Insofern flachte die Spannung für mich zunehmend ab, obwohl die Charaktere eigentlich immer in Lebensgefahr sind und auch einige schreckliche Dinge erleben. Es las sich für mich mehr und mehr wie ein Actionfilm und konnte mich einfach nicht mehr wirklich berühren.

Das Ende habe ich erstaunlich treffsicher erraten, weswegen es mich auch ziemlich enttäuscht hat - ein Thriller muss für mich mit einem Paukenschlag und einer großen Überraschung enden. Einige Dinge, die ich sehr gerne noch erfahren hätte, bleiben dagegen komplett ungeklärt!

Die Charaktere fand ich zunächst vielversprechend, aber leider stellten sich viele in meinen Augen dann doch als eher eindimensional und wenig komplex heraus.
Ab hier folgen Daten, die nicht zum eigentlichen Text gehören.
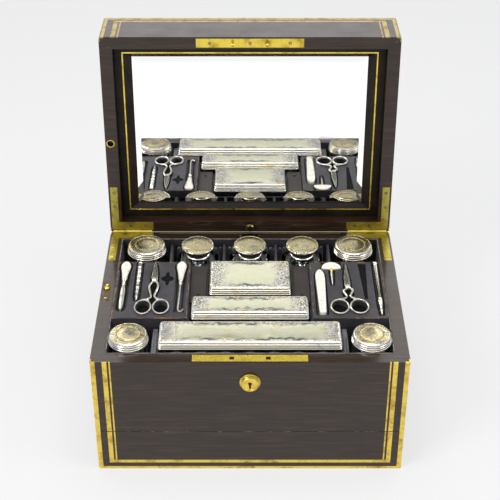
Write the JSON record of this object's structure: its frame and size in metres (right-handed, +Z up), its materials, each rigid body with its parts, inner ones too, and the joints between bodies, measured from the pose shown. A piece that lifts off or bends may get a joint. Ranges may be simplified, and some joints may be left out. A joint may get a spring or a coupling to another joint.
{
  "type": "fitted dressing box",
  "caption": "Hinged dressing box with brass-bound case, mirror in the lid, silver-capped glass jars and boxes, tool panels and a sprung drawer.",
  "frame": {"origin": "middle of the underside of the case", "axes": "+Z up, -Y the front with the keyhole, +X to the right of someone facing the front"},
  "size_m": [0.305, 0.297, 0.3629],
  "materials": {
    "wood": "ebonised rosewood veneer, french polished",
    "leather": "dark morocco leather over board",
    "brass": "polished, aged brass",
    "steel": "old polished steel",
    "silver": "silver with worn gilding",
    "pearl": "mother-of-pearl",
    "cut_glass": "cut glass",
    "mirror": "bevelled silvered plate"
  },
  "bodies": {
    "case": {"case_shell": "wood", "case_floor": "wood", "drawer_deck": "wood", "rim_lining": "leather", "cross_dividers": "leather", "short_dividers": "leather", "padded_linings": "leather", "base_brasswork": "brass", "lock_plate": "brass", "escutcheon": "brass", "release_plate": "brass", "base_hinge_leaves": "brass", "drawer_spring": "steel"},
    "lid": {"lid_shell": "wood", "lid_brasswork": "brass", "striker_plate": "brass", "lid_hinge_leaves": "brass", "lid_wallet": "leather"},
    "mirror": {"mirror_frame": "leather", "mirror_glass": "mirror"},
    "mirror_catch": {"mirror_catch": "brass"},
    "drawer": {"drawer_front": "wood", "drawer_box": "wood", "drawer_inlay": "brass"},
    "release_button": {"release_button": "brass"},
    "lock_bolt": {"lock_bolt": "brass"},
    "tool_panel_left": {"tool_panel_left": "leather"},
    "tool_panel_right": {"tool_panel_right": "leather"},
    "little_lid_left": {"little_lid_left": "leather"},
    "little_lid_right": {"little_lid_right": "leather"},
    "nail_file": {"nail_file": "pearl"},
    "button_hook": {"button_hook": "pearl"},
    "chased_pencil": {"chased_pencil": "silver"},
    "plain_pencil": {"plain_pencil": "silver"},
    "penknife": {"penknife": "pearl"},
    "piercer": {"piercer": "pearl"},
    "scissors_left_lower": {"scissors_left_lower": "steel"},
    "scissors_left_upper": {"scissors_left_upper": "steel"},
    "scissors_right_lower": {"scissors_right_lower": "steel"},
    "scissors_right_upper": {"scissors_right_upper": "steel"},
    "big_jar_left_glass": {"big_jar_left_glass": "cut_glass"},
    "big_jar_left_cap": {"big_jar_left_cap": "silver"},
    "big_jar_right_glass": {"big_jar_right_glass": "cut_glass"},
    "big_jar_right_cap": {"big_jar_right_cap": "silver"},
    "small_jar_left_glass": {"small_jar_left_glass": "cut_glass"},
    "small_jar_left_cap": {"small_jar_left_cap": "silver"},
    "small_jar_right_glass": {"small_jar_right_glass": "cut_glass"},
    "small_jar_right_cap": {"small_jar_right_cap": "silver"},
    "bottle_left_glass": {"bottle_left_glass": "cut_glass"},
    "bottle_left_cap": {"bottle_left_cap": "silver"},
    "bottle_middle_glass": {"bottle_middle_glass": "cut_glass"},
    "bottle_middle_cap": {"bottle_middle_cap": "silver"},
    "bottle_right_glass": {"bottle_right_glass": "cut_glass"},
    "bottle_right_cap": {"bottle_right_cap": "silver"},
    "box_front_glass": {"box_front_glass": "cut_glass"},
    "box_front_cap": {"box_front_cap": "silver"},
    "box_middle_glass": {"box_middle_glass": "cut_glass"},
    "box_middle_cap": {"box_middle_cap": "silver"},
    "box_back_glass": {"box_back_glass": "cut_glass"},
    "box_back_cap": {"box_back_cap": "silver"}
  },
  "joints": [
    {"name": "lid_hinge", "type": "hinge", "parent": "case", "child": "lid", "pos_m": [0, 0.113, 0.1372], "axis": [-1, 0, 0], "range_deg": [-93, 0]},
    {"name": "mirror_tilt", "type": "hinge", "parent": "lid", "child": "mirror", "pos_m": [0, 0.14206, 0.34396], "axis": [-1, 0, 0], "range_deg": [0, 7]},
    {"name": "mirror_catch_slide", "type": "slide", "parent": "lid", "child": "mirror_catch", "axis": [1, 0, 0], "range_m": [0, 0.003], "stiffness_N_per_m": 200, "springref_m": -0.001},
    {"name": "drawer_slide", "type": "slide", "parent": "case", "child": "drawer", "axis": [0, -1, 0], "range_m": [0, 0.15]},
    {"name": "release_button_press", "type": "slide", "parent": "case", "child": "release_button", "axis": [0, 0, -1], "range_m": [0, 0.003], "stiffness_N_per_m": 300, "springref_m": -0.001},
    {"name": "lock_bolt_throw", "type": "slide", "parent": "case", "child": "lock_bolt", "axis": [1, 0, 0], "range_m": [0, 0.003]},
    {"name": "tool_panel_left_lift", "type": "slide", "parent": "case", "child": "tool_panel_left", "axis": [0, 0, 1], "range_m": [0, 0.05]},
    {"name": "little_lid_left_lift", "type": "slide", "parent": "case", "child": "little_lid_left", "axis": [0, 0, 1], "range_m": [0, 0.03]},
    {"name": "tool_panel_right_lift", "type": "slide", "parent": "case", "child": "tool_panel_right", "axis": [0, 0, 1], "range_m": [0, 0.05]},
    {"name": "little_lid_right_lift", "type": "slide", "parent": "case", "child": "little_lid_right", "axis": [0, 0, 1], "range_m": [0, 0.03]},
    {"name": "nail_file_lift", "type": "slide", "parent": "tool_panel_left", "child": "nail_file", "axis": [0, 0, 1], "range_m": [0, 0.02]},
    {"name": "button_hook_lift", "type": "slide", "parent": "tool_panel_left", "child": "button_hook", "axis": [0, 0, 1], "range_m": [0, 0.02]},
    {"name": "chased_pencil_lift", "type": "slide", "parent": "tool_panel_left", "child": "chased_pencil", "axis": [0, 0, 1], "range_m": [0, 0.02]},
    {"name": "plain_pencil_lift", "type": "slide", "parent": "tool_panel_right", "child": "plain_pencil", "axis": [0, 0, 1], "range_m": [0, 0.02]},
    {"name": "penknife_lift", "type": "slide", "parent": "tool_panel_right", "child": "penknife", "axis": [0, 0, 1], "range_m": [0, 0.02]},
    {"name": "piercer_lift", "type": "slide", "parent": "tool_panel_right", "child": "piercer", "axis": [0, 0, 1], "range_m": [0, 0.02]},
    {"name": "scissors_left_lower_lift", "type": "slide", "parent": "tool_panel_left", "child": "scissors_left_lower", "axis": [0, 0, 1], "range_m": [0, 0.02]},
    {"name": "scissors_left_pivot", "type": "hinge", "parent": "scissors_left_lower", "child": "scissors_left_upper", "pos_m": [-0.0984, 0.0147, 0.1421], "axis": [0, 0, 1], "range_deg": [0, 9]},
    {"name": "scissors_right_lower_lift", "type": "slide", "parent": "tool_panel_right", "child": "scissors_right_lower", "axis": [0, 0, 1], "range_m": [0, 0.02]},
    {"name": "scissors_right_pivot", "type": "hinge", "parent": "scissors_right_lower", "child": "scissors_right_upper", "pos_m": [0.0999, 0.0026, 0.1421], "axis": [0, 0, 1], "range_deg": [0, 12]},
    {"name": "big_jar_left_glass_lift", "type": "slide", "parent": "case", "child": "big_jar_left_glass", "axis": [0, 0, 1], "range_m": [0, 0.09]},
    {"name": "big_jar_left_cap_lift", "type": "slide", "parent": "big_jar_left_glass", "child": "big_jar_left_cap", "axis": [0, 0, 1], "range_m": [0, 0.03]},
    {"name": "big_jar_right_glass_lift", "type": "slide", "parent": "case", "child": "big_jar_right_glass", "axis": [0, 0, 1], "range_m": [0, 0.09]},
    {"name": "big_jar_right_cap_lift", "type": "slide", "parent": "big_jar_right_glass", "child": "big_jar_right_cap", "axis": [0, 0, 1], "range_m": [0, 0.03]},
    {"name": "small_jar_left_glass_lift", "type": "slide", "parent": "case", "child": "small_jar_left_glass", "axis": [0, 0, 1], "range_m": [0, 0.09]},
    {"name": "small_jar_left_cap_lift", "type": "slide", "parent": "small_jar_left_glass", "child": "small_jar_left_cap", "axis": [0, 0, 1], "range_m": [0, 0.03]},
    {"name": "small_jar_right_glass_lift", "type": "slide", "parent": "case", "child": "small_jar_right_glass", "axis": [0, 0, 1], "range_m": [0, 0.09]},
    {"name": "small_jar_right_cap_lift", "type": "slide", "parent": "small_jar_right_glass", "child": "small_jar_right_cap", "axis": [0, 0, 1], "range_m": [0, 0.03]},
    {"name": "bottle_left_glass_lift", "type": "slide", "parent": "case", "child": "bottle_left_glass", "axis": [0, 0, 1], "range_m": [0, 0.09]},
    {"name": "bottle_left_cap_lift", "type": "slide", "parent": "bottle_left_glass", "child": "bottle_left_cap", "axis": [0, 0, 1], "range_m": [0, 0.03]},
    {"name": "bottle_middle_glass_lift", "type": "slide", "parent": "case", "child": "bottle_middle_glass", "axis": [0, 0, 1], "range_m": [0, 0.09]},
    {"name": "bottle_middle_cap_lift", "type": "slide", "parent": "bottle_middle_glass", "child": "bottle_middle_cap", "axis": [0, 0, 1], "range_m": [0, 0.03]},
    {"name": "bottle_right_glass_lift", "type": "slide", "parent": "case", "child": "bottle_right_glass", "axis": [0, 0, 1], "range_m": [0, 0.09]},
    {"name": "bottle_right_cap_lift", "type": "slide", "parent": "bottle_right_glass", "child": "bottle_right_cap", "axis": [0, 0, 1], "range_m": [0, 0.03]},
    {"name": "box_front_glass_lift", "type": "slide", "parent": "case", "child": "box_front_glass", "axis": [0, 0, 1], "range_m": [0, 0.09]},
    {"name": "box_front_cap_lift", "type": "slide", "parent": "box_front_glass", "child": "box_front_cap", "axis": [0, 0, 1], "range_m": [0, 0.03]},
    {"name": "box_middle_glass_lift", "type": "slide", "parent": "case", "child": "box_middle_glass", "axis": [0, 0, 1], "range_m": [0, 0.09]},
    {"name": "box_middle_cap_lift", "type": "slide", "parent": "box_middle_glass", "child": "box_middle_cap", "axis": [0, 0, 1], "range_m": [0, 0.03]},
    {"name": "box_back_glass_lift", "type": "slide", "parent": "case", "child": "box_back_glass", "axis": [0, 0, 1], "range_m": [0, 0.09]},
    {"name": "box_back_cap_lift", "type": "slide", "parent": "box_back_glass", "child": "box_back_cap", "axis": [0, 0, 1], "range_m": [0, 0.03]}
  ]
}
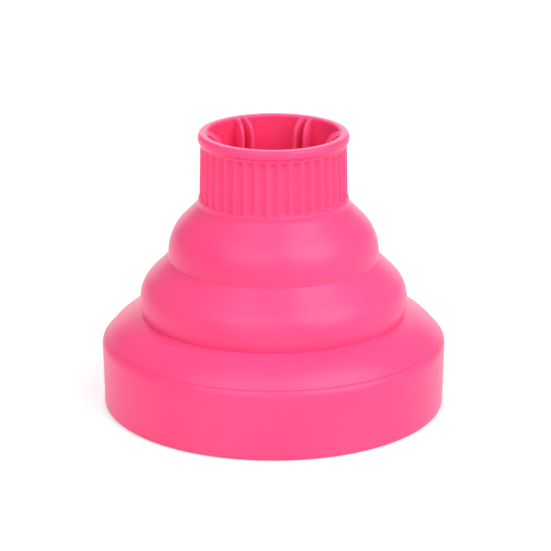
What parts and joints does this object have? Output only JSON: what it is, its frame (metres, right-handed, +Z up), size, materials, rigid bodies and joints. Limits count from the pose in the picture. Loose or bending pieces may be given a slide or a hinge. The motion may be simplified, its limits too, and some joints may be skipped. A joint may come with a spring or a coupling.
{
  "type": "hair dryer diffuser",
  "caption": "Collapsible silicone hair-dryer diffuser: fluted grip collar with inner fins, two rolling folds, and a wide rim that holds a vented plate with soft prongs.",
  "frame": {"origin": "centre of the rim's lower face, where the diffuser stands", "axes": "+Z up the axis of revolution towards the collar; -Y is the front, midway between two pairs of fins"},
  "size_m": [0.1452, 0.1452, 0.1177],
  "materials": {
    "pink_silicone": "matte moulded silicone",
    "pink_plastic": "satin moulded plastic",
    "soft_prong_silicone": "matte moulded silicone"
  },
  "bodies": {
    "bell": {"rim": "pink_silicone", "shoulder": "pink_silicone", "lower_fold_wall": "pink_silicone", "lower_fold_web": "pink_silicone", "diffuser_plate": "pink_plastic", "air_deflector": "pink_plastic", "inner_prong_01": "soft_prong_silicone", "inner_prong_02": "soft_prong_silicone", "inner_prong_03": "soft_prong_silicone", "inner_prong_04": "soft_prong_silicone", "inner_prong_05": "soft_prong_silicone", "inner_prong_06": "soft_prong_silicone", "outer_prong_01": "soft_prong_silicone", "outer_prong_02": "soft_prong_silicone", "outer_prong_03": "soft_prong_silicone", "outer_prong_04": "soft_prong_silicone", "outer_prong_05": "soft_prong_silicone", "outer_prong_06": "soft_prong_silicone", "outer_prong_07": "soft_prong_silicone", "outer_prong_08": "soft_prong_silicone", "outer_prong_09": "soft_prong_silicone", "outer_prong_10": "soft_prong_silicone", "outer_prong_11": "soft_prong_silicone", "outer_prong_12": "soft_prong_silicone"},
    "fold_ring_body": {"fold_ring": "pink_silicone", "upper_fold_web": "pink_silicone"},
    "collar_body": {"collar": "pink_silicone"},
    "grip_fin_01_body": {"grip_fin_01": "pink_silicone"},
    "grip_fin_02_body": {"grip_fin_02": "pink_silicone"},
    "grip_fin_03_body": {"grip_fin_03": "pink_silicone"},
    "grip_fin_04_body": {"grip_fin_04": "pink_silicone"},
    "grip_fin_05_body": {"grip_fin_05": "pink_silicone"},
    "grip_fin_06_body": {"grip_fin_06": "pink_silicone"},
    "grip_fin_07_body": {"grip_fin_07": "pink_silicone"},
    "grip_fin_08_body": {"grip_fin_08": "pink_silicone"},
    "grip_fin_09_body": {"grip_fin_09": "pink_silicone"},
    "grip_fin_10_body": {"grip_fin_10": "pink_silicone"},
    "grip_fin_11_body": {"grip_fin_11": "pink_silicone"},
    "grip_fin_12_body": {"grip_fin_12": "pink_silicone"}
  },
  "joints": [
    {"name": "lower_fold", "type": "slide", "parent": "bell", "child": "fold_ring_body", "axis": [0, 0, -1], "range_m": [0, 0.03], "deforming": ["lower_fold_web"]},
    {"name": "upper_fold", "type": "slide", "parent": "fold_ring_body", "child": "collar_body", "axis": [0, 0, -1], "range_m": [0, 0.03], "deforming": ["upper_fold_web"]},
    {"name": "fin_01_bend", "type": "hinge", "parent": "collar_body", "child": "grip_fin_01_body", "pos_m": [-0.01502, 0.02244, 0.1017], "axis": [0, 0, -1], "range_deg": [0, 60], "stiffness_Nm_per_rad": 0.003},
    {"name": "fin_02_bend", "type": "hinge", "parent": "collar_body", "child": "grip_fin_02_body", "pos_m": [-0.01192, 0.02423, 0.1017], "axis": [0, 0, 1], "range_deg": [0, 60], "stiffness_Nm_per_rad": 0.003},
    {"name": "fin_03_bend", "type": "hinge", "parent": "collar_body", "child": "grip_fin_03_body", "pos_m": [-0.02694, -0.00179, 0.1017], "axis": [0, 0, -1], "range_deg": [0, 60], "stiffness_Nm_per_rad": 0.003},
    {"name": "fin_04_bend", "type": "hinge", "parent": "collar_body", "child": "grip_fin_04_body", "pos_m": [-0.02694, 0.00179, 0.1017], "axis": [0, 0, 1], "range_deg": [0, 60], "stiffness_Nm_per_rad": 0.003},
    {"name": "fin_05_bend", "type": "hinge", "parent": "collar_body", "child": "grip_fin_05_body", "pos_m": [-0.01192, -0.02423, 0.1017], "axis": [0, 0, -1], "range_deg": [0, 60], "stiffness_Nm_per_rad": 0.003},
    {"name": "fin_06_bend", "type": "hinge", "parent": "collar_body", "child": "grip_fin_06_body", "pos_m": [-0.01502, -0.02244, 0.1017], "axis": [0, 0, 1], "range_deg": [0, 60], "stiffness_Nm_per_rad": 0.003},
    {"name": "fin_07_bend", "type": "hinge", "parent": "collar_body", "child": "grip_fin_07_body", "pos_m": [0.01502, -0.02244, 0.1017], "axis": [0, 0, -1], "range_deg": [0, 60], "stiffness_Nm_per_rad": 0.003},
    {"name": "fin_08_bend", "type": "hinge", "parent": "collar_body", "child": "grip_fin_08_body", "pos_m": [0.01192, -0.02423, 0.1017], "axis": [0, 0, 1], "range_deg": [0, 60], "stiffness_Nm_per_rad": 0.003},
    {"name": "fin_09_bend", "type": "hinge", "parent": "collar_body", "child": "grip_fin_09_body", "pos_m": [0.02694, 0.00179, 0.1017], "axis": [0, 0, -1], "range_deg": [0, 60], "stiffness_Nm_per_rad": 0.003},
    {"name": "fin_10_bend", "type": "hinge", "parent": "collar_body", "child": "grip_fin_10_body", "pos_m": [0.02694, -0.00179, 0.1017], "axis": [0, 0, 1], "range_deg": [0, 60], "stiffness_Nm_per_rad": 0.003},
    {"name": "fin_11_bend", "type": "hinge", "parent": "collar_body", "child": "grip_fin_11_body", "pos_m": [0.01192, 0.02423, 0.1017], "axis": [0, 0, -1], "range_deg": [0, 60], "stiffness_Nm_per_rad": 0.003},
    {"name": "fin_12_bend", "type": "hinge", "parent": "collar_body", "child": "grip_fin_12_body", "pos_m": [0.01502, 0.02244, 0.1017], "axis": [0, 0, 1], "range_deg": [0, 60], "stiffness_Nm_per_rad": 0.003}
  ],
  "couplings": [
    {"joint": "fin_02_bend", "follows": "fin_01_bend", "ratio": 1},
    {"joint": "fin_03_bend", "follows": "fin_01_bend", "ratio": 1},
    {"joint": "fin_04_bend", "follows": "fin_01_bend", "ratio": 1},
    {"joint": "fin_05_bend", "follows": "fin_01_bend", "ratio": 1},
    {"joint": "fin_06_bend", "follows": "fin_01_bend", "ratio": 1},
    {"joint": "fin_07_bend", "follows": "fin_01_bend", "ratio": 1},
    {"joint": "fin_08_bend", "follows": "fin_01_bend", "ratio": 1},
    {"joint": "fin_09_bend", "follows": "fin_01_bend", "ratio": 1},
    {"joint": "fin_10_bend", "follows": "fin_01_bend", "ratio": 1},
    {"joint": "fin_11_bend", "follows": "fin_01_bend", "ratio": 1},
    {"joint": "fin_12_bend", "follows": "fin_01_bend", "ratio": 1}
  ]
}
Ob das jetzt die Wodka saufenden Russen sind, die die Weltherrschaft an sich reißen wollen, oder der junge Japaner, der ein totaler Nerd ist und sich innerhalb von Minuten mühelos in das Sicherheitsnetz eines Geheimdienstes hacken kann... Die Guten sind gut, und die Bösen sind böse - außer, sie machen einen spontanen Sinneswandel durch, dann aber rasant und ohne viel Vorwarnung.

Es wurde meiner Meinung nach auch viel Konfliktpotential verschenkt. So bringt John, Hannahs Geliebter, zum Beispiel seine Ex-Freundin mit ins Team, aber außer ein winziges bisschen Eifersucht hat das keine Auswirkungen.

Der Schreibstil hat mir meist sehr gut gefallen. Er ist an sich einfallsreich, atmosphärisch  und voller gelungener Bilder - aber dann gibt es auch Passagen, wo mir Pathos und Kitsch etwas zu dick aufgetragen schienen.

Fazit:
Für mich ist "Valhalla" ein Buch mit unglaublich viel Potential für intelligente Spannung - eine im Prinzip originelle Mischung aus Mythos, Wissenschaft und Thriller. Leider büßte es für mich sehr viel von dieser Originalität dadurch ein, dass ich die Charaktere eher flach und die Handlung zunehmend vorhersehbar fand, wodurch auch die Spannung in meinen Augen leider immer mehr dahinschwand.